Directions for this task: Pull out the lines from the line containing "Model this object" through the line containing "lip_gap = 0.2", both lines included, and copy them exactly.

[CAD and scene scripts]
====

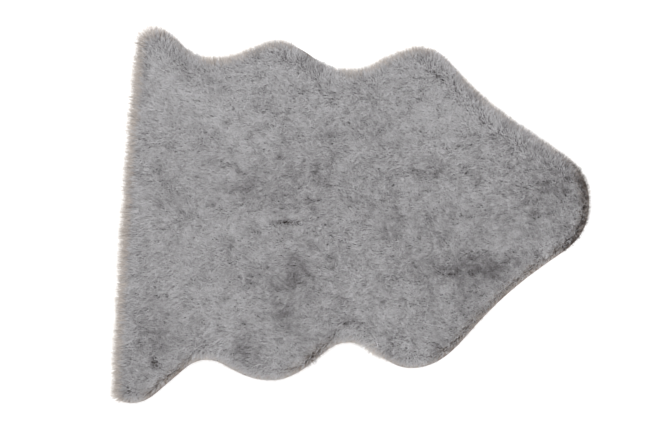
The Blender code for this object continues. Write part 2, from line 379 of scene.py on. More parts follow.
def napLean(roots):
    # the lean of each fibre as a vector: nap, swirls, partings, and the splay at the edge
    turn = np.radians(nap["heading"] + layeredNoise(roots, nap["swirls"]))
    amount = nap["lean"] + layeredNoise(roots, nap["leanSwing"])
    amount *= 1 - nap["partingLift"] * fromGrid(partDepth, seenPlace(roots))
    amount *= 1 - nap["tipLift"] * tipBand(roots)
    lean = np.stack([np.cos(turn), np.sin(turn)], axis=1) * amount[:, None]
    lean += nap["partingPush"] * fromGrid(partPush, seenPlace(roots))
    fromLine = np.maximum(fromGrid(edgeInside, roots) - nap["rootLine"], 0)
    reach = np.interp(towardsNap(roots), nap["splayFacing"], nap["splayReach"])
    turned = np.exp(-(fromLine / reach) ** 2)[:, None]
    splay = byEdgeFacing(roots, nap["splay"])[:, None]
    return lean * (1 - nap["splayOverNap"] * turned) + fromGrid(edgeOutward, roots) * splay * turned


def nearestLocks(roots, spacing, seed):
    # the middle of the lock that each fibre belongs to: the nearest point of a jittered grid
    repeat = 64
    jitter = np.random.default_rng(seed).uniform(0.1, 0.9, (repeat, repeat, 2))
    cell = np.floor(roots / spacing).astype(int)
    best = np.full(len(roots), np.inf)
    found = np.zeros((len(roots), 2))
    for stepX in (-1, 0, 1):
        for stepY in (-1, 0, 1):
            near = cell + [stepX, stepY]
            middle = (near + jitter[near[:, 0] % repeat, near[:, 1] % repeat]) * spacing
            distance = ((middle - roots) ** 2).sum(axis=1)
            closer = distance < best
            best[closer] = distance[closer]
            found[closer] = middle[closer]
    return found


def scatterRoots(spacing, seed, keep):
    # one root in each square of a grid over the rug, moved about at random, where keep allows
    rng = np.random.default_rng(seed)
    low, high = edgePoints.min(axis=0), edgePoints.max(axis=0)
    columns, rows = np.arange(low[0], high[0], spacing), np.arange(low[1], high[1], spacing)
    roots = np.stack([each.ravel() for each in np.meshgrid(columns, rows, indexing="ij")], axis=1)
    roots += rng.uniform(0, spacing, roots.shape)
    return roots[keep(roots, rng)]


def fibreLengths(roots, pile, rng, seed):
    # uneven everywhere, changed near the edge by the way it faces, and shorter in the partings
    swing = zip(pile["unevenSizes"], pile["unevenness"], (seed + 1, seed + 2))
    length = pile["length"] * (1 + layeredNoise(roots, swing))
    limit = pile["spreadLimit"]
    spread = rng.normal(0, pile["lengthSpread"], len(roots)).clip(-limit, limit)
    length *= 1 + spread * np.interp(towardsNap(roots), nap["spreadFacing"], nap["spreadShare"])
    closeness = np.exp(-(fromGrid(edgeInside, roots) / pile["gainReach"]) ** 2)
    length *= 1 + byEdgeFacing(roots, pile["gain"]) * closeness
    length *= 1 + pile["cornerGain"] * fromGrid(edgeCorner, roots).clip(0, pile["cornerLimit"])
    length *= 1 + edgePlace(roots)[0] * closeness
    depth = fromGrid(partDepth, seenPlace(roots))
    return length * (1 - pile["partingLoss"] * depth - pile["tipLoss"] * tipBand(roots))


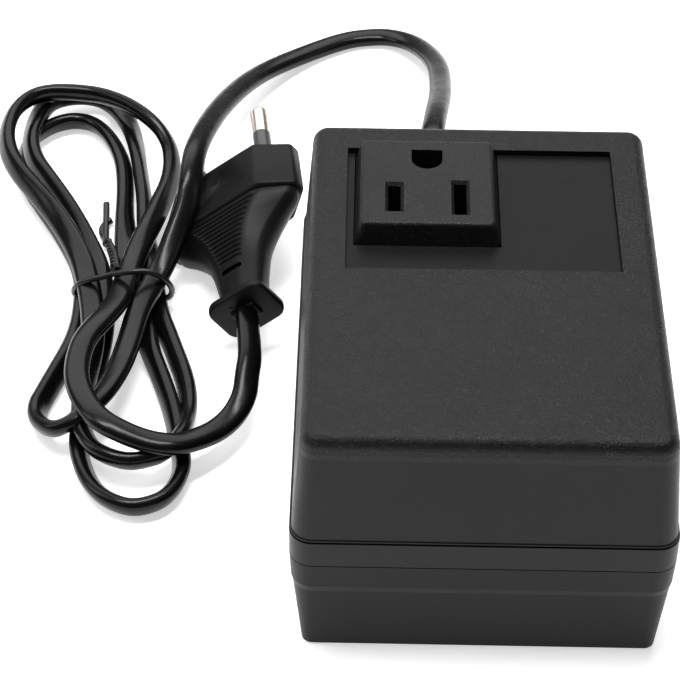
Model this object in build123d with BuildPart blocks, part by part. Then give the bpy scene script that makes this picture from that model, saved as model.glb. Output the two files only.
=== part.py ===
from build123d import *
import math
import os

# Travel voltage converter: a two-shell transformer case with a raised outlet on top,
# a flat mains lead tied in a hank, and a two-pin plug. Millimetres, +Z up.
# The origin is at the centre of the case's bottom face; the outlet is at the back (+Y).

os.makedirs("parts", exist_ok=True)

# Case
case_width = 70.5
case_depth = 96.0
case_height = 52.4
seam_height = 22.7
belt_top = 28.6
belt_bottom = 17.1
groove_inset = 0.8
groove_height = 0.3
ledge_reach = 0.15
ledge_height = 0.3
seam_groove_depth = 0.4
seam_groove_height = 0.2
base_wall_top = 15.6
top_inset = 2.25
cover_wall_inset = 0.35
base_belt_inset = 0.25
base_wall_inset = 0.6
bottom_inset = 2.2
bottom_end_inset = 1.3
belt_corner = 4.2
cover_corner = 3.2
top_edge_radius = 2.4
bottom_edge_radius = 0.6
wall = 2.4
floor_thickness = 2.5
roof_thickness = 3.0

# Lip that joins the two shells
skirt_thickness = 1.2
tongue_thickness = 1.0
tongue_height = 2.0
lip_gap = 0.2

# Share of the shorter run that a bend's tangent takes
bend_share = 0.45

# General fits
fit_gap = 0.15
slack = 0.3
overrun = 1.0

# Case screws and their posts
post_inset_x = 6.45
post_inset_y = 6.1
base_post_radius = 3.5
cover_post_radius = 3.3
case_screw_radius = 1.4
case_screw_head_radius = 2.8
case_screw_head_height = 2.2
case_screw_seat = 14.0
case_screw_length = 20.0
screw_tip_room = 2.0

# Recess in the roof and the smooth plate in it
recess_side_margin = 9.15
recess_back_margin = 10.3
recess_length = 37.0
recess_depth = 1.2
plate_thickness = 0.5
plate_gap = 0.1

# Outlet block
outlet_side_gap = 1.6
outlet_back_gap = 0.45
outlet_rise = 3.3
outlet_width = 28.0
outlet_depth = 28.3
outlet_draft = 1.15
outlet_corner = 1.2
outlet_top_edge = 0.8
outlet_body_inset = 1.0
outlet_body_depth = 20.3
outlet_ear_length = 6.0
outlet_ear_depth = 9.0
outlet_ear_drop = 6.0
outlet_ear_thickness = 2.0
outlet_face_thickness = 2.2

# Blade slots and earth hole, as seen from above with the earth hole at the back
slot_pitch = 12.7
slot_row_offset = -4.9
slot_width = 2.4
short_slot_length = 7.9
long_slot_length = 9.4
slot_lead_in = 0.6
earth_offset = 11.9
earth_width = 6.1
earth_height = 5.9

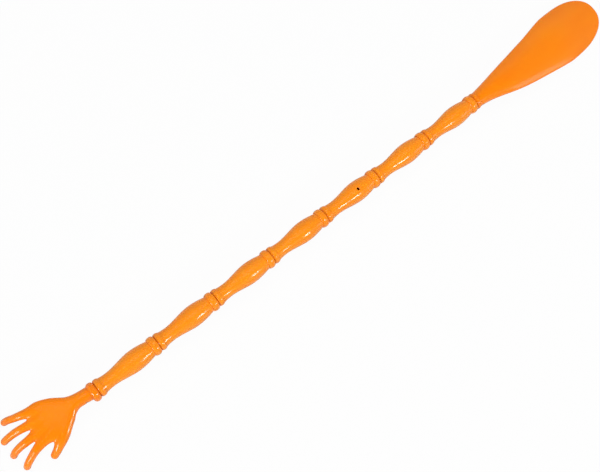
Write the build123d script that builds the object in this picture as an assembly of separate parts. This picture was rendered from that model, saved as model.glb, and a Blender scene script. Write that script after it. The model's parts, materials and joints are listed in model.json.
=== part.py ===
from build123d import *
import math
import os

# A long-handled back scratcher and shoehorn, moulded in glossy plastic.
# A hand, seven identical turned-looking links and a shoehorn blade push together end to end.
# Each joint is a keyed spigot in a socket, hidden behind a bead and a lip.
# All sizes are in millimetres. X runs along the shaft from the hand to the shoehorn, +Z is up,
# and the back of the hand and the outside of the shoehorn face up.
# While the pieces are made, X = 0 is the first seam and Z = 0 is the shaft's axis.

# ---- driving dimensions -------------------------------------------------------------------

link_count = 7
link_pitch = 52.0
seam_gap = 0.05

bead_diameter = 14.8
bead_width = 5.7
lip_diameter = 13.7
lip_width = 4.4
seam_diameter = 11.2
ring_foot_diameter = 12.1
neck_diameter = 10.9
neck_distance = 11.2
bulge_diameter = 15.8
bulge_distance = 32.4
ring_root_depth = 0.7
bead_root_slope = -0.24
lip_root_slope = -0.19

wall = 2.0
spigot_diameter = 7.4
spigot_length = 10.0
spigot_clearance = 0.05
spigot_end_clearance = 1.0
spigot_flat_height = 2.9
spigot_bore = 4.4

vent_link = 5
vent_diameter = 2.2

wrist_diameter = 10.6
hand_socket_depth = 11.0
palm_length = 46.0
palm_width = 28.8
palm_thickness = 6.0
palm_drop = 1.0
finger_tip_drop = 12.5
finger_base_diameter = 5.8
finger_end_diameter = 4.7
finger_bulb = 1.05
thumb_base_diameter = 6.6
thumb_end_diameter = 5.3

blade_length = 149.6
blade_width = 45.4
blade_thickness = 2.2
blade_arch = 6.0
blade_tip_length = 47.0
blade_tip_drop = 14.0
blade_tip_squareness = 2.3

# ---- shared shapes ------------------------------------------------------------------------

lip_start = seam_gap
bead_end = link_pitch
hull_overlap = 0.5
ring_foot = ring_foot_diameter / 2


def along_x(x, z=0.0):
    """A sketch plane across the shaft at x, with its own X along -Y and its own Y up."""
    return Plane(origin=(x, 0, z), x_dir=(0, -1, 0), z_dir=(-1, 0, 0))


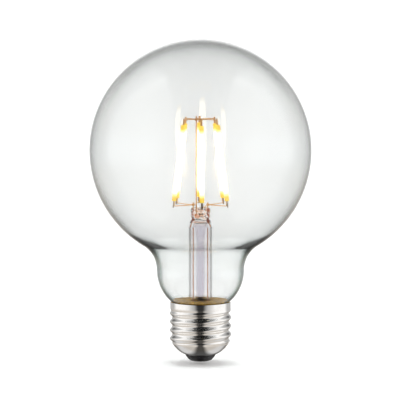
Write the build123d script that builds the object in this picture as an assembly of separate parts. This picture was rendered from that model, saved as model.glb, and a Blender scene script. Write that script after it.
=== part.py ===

====

Output below:
Model this object in build123d with BuildPart blocks, part by part. Then give the bpy scene script that makes this picture from that model, saved as model.glb. Output the two files only.
=== part.py ===
from build123d import *
import math
import os

# Travel voltage converter: a two-shell transformer case with a raised outlet on top,
# a flat mains lead tied in a hank, and a two-pin plug. Millimetres, +Z up.
# The origin is at the centre of the case's bottom face; the outlet is at the back (+Y).

os.makedirs("parts", exist_ok=True)

# Case
case_width = 70.5
case_depth = 96.0
case_height = 52.4
seam_height = 22.7
belt_top = 28.6
belt_bottom = 17.1
groove_inset = 0.8
groove_height = 0.3
ledge_reach = 0.15
ledge_height = 0.3
seam_groove_depth = 0.4
seam_groove_height = 0.2
base_wall_top = 15.6
top_inset = 2.25
cover_wall_inset = 0.35
base_belt_inset = 0.25
base_wall_inset = 0.6
bottom_inset = 2.2
bottom_end_inset = 1.3
belt_corner = 4.2
cover_corner = 3.2
top_edge_radius = 2.4
bottom_edge_radius = 0.6
wall = 2.4
floor_thickness = 2.5
roof_thickness = 3.0

# Lip that joins the two shells
skirt_thickness = 1.2
tongue_thickness = 1.0
tongue_height = 2.0
lip_gap = 0.2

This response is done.